Allow me to introduce you to Elizabeth Hooten (1600–1672), described by Wikipedia thus: “She was beaten and imprisoned for propagating her beliefs; she was the first woman to become a Quaker minister.“

This took me down a major-league wormhole of research, but suffice to say, she led an even more fascinating life than that blurb would lead you to believe. She also wrote several letters from prison decrying the conditions and the widespread imprisonment of innocent people who were locked up behind bars (or in many cases, those who may have been locked up because of unjust laws.)

She was a regular 17th century Martha Stewart!

The text:

          Ps. 102: 1      Hear my prayer, O Lord and let my crying come unto thee.

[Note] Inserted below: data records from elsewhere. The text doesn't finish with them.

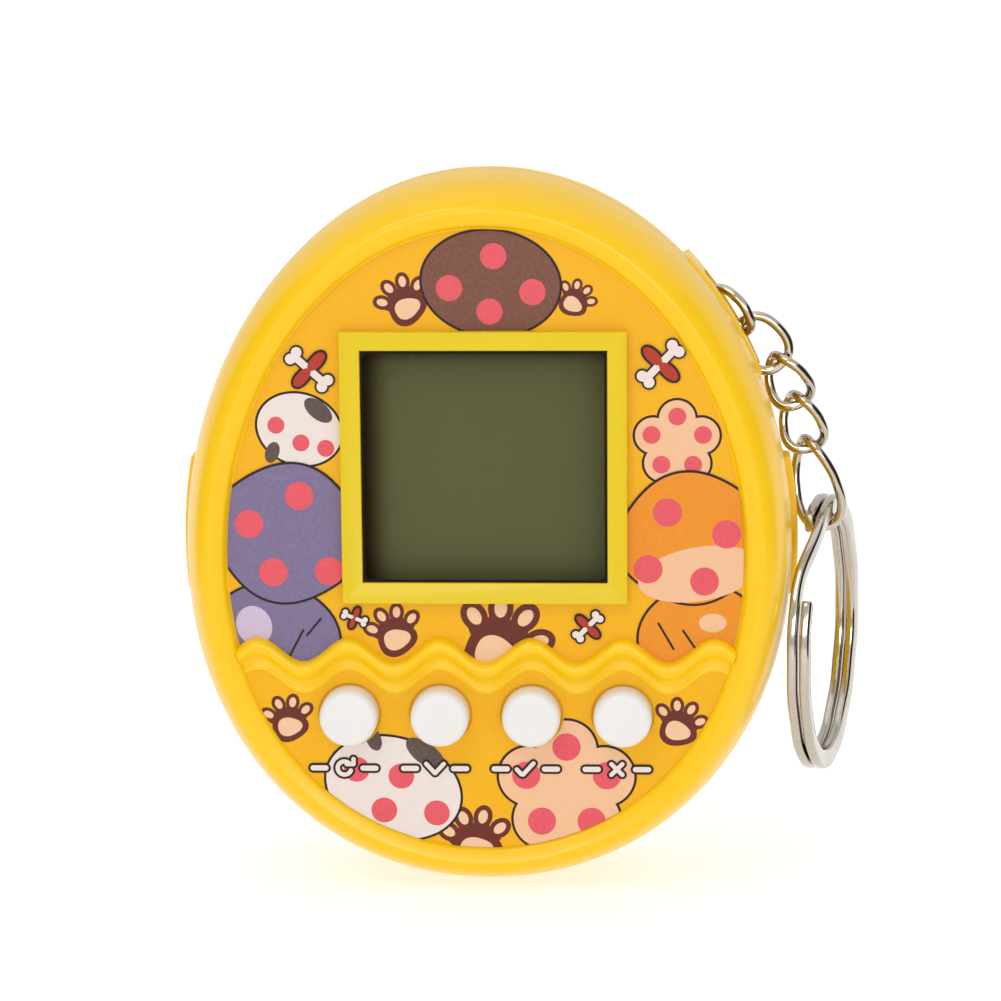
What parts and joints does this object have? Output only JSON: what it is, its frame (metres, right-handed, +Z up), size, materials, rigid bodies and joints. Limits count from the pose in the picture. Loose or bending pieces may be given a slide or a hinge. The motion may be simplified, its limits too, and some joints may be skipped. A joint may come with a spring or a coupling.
{
  "type": "virtual pet keychain",
  "caption": "Egg-shaped handheld game with a square screen in a raised frame, a scalloped ridge over round buttons, and a curb chain with a split ring.",
  "frame": {"origin": "centre of the flat back face of the case", "axes": "+Z up along the egg's height, +Y out of the back, so the screen faces -Y and the chain is at +X"},
  "size_m": [0.0512, 0.0233, 0.053],
  "materials": {
    "case_yellow": "satin moulded ABS",
    "face_print": "printed ink on the recessed face",
    "button_white": "satin white",
    "lens_clear": "clear polished acrylic",
    "lcd_film": "grey-green polarising film",
    "lcd_glass": "polished",
    "reflector_grey": "brushed reflector film",
    "zebra_rubber": "layered silicone",
    "silicone": "matt translucent",
    "carbon": "matt",
    "black_plastic": "matt",
    "black_insulation": "satin",
    "red_insulation": "satin",
    "capacitor_tan": "matt",
    "brass": "rolled sheet",
    "ceramic_white": "silvered ceramic",
    "board_green": "solder mask",
    "steel": "zinc plated",
    "cell_steel": "nickel plated",
    "nickel_plate": "bright nickel plate"
  },
  "bodies": {
    "case": {"front_case": "case_yellow", "rear_case": "case_yellow", "case_screw_1": "steel", "case_screw_2": "steel", "case_screw_3": "steel", "case_screw_4": "steel", "battery_cell_left": "cell_steel", "battery_cell_right": "cell_steel", "battery_negative_contact": "steel", "battery_positive_contact": "steel", "buzzer_disc": "brass", "buzzer_ceramic": "ceramic_white", "buzzer_lead_red": "red_insulation", "buzzer_lead_black": "black_insulation", "circuit_board": "board_green", "chip_blob": "black_plastic", "clock_resistor": "black_plastic", "supply_capacitor": "capacitor_tan", "display_lens": "lens_clear", "screen_holder": "black_plastic", "lcd_polariser": "lcd_film", "lcd_glass": "lcd_glass", "lcd_reflector": "reflector_grey", "zebra_strip_top": "zebra_rubber", "zebra_strip_bottom": "zebra_rubber", "keypad_mat": "silicone"},
    "door": {"battery_door": "case_yellow", "battery_door_screw": "steel", "battery_bridge_contact": "steel"},
    "reset_key": {"reset_button": "button_white", "reset_plunger": "silicone", "reset_contact_pill": "carbon"},
    "select_key": {"select_button": "button_white", "select_plunger": "silicone", "select_contact_pill": "carbon"},
    "decide_key": {"decide_button": "button_white", "decide_plunger": "silicone", "decide_contact_pill": "carbon"},
    "cancel_key": {"cancel_button": "button_white", "cancel_plunger": "silicone", "cancel_contact_pill": "carbon"},
    "link_1": {"chain_link_1": "nickel_plate"},
    "link_2": {"chain_link_2": "nickel_plate"},
    "link_3": {"chain_link_3": "nickel_plate"},
    "link_4": {"chain_link_4": "nickel_plate"},
    "link_5": {"chain_link_5": "nickel_plate"},
    "ring": {"split_ring": "nickel_plate"}
  },
  "joints": [
    {"name": "reset_press", "type": "slide", "parent": "case", "child": "reset_key", "axis": [0, 1, 0], "range_m": [0, 0.00075], "stiffness_N_per_m": 600},
    {"name": "select_press", "type": "slide", "parent": "case", "child": "select_key", "axis": [0, 1, 0], "range_m": [0, 0.00075], "stiffness_N_per_m": 600},
    {"name": "decide_press", "type": "slide", "parent": "case", "child": "decide_key", "axis": [0, 1, 0], "range_m": [0, 0.00075], "stiffness_N_per_m": 600},
    {"name": "cancel_press", "type": "slide", "parent": "case", "child": "cancel_key", "axis": [0, 1, 0], "range_m": [0, 0.00075], "stiffness_N_per_m": 600},
    {"name": "battery_door_lift", "type": "slide", "parent": "case", "child": "door", "axis": [0, 1, 0], "range_m": [0, 0.008]},
    {"name": "link_1_swing", "type": "hinge", "parent": "case", "child": "link_1", "pos_m": [0.0166, -0.0036, 0.0158], "axis": [0, -1, 0], "range_deg": [0, 50]},
    {"name": "link_2_swing", "type": "hinge", "parent": "link_1", "child": "link_2", "pos_m": [0.01877, -0.0036, 0.01454], "axis": [0.7193, -0.0698, 0.6911], "range_deg": [-2, 20]},
    {"name": "link_3_swing", "type": "hinge", "parent": "link_2", "child": "link_3", "pos_m": [0.02133, -0.0036, 0.01206], "axis": [0.28, -0.9511, 0.1307], "range_deg": [0, 25]},
    {"name": "link_4_swing", "type": "hinge", "parent": "link_3", "child": "link_4", "pos_m": [0.02307, -0.0036, 0.00834], "axis": [0.904, -0.0698, 0.4219], "range_deg": [-2, 25]},
    {"name": "link_5_swing", "type": "hinge", "parent": "link_4", "child": "link_5", "pos_m": [0.02366, -0.0036, 0.00574], "axis": [0.3014, -0.9511, 0.0684], "range_deg": [0, 25]},
    {"name": "ring_swing", "type": "hinge", "parent": "link_5", "child": "ring", "pos_m": [0.02519, -0.0036, -0.00099], "axis": [0.9728, -0.0698, 0.2207], "range_deg": [-3, 25]}
  ]
}
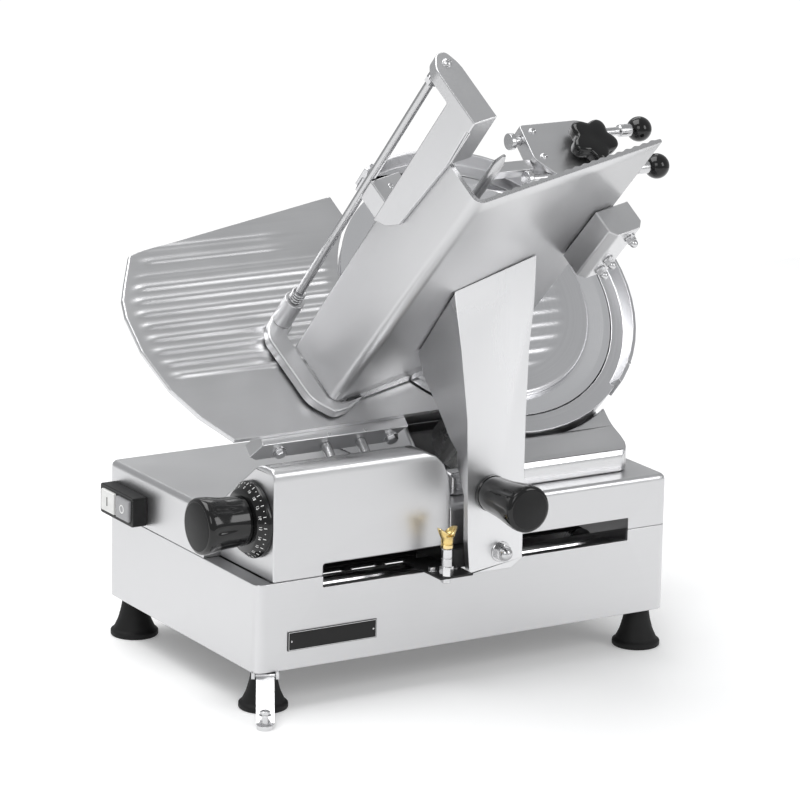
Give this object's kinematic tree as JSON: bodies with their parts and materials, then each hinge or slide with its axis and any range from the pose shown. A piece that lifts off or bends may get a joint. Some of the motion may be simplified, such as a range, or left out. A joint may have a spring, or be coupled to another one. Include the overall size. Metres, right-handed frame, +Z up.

          Ps. 142: 6     O deliver me from my persecutors for they are too strong for me.

           Hooton      O thou that art set in authority to do justice and judgment, and to let the oppressed go free, these things are required at thy hands. 

       Ps. 102: 20      To hear the groaning of the prisoner; to loose those appointed to death;

           Hooton      I labored to lay before the king the grievances of the innocent, and hither have I come time after time, for equity and for justice.

   Isaiah 22: 22      And the key of the house of David will I lay upon his shoulder; 

and he shall open it.

           Hooton      Do not join with them that would persecute and wrong the innocent, for if thou dost thou wilt wrong thy one soul.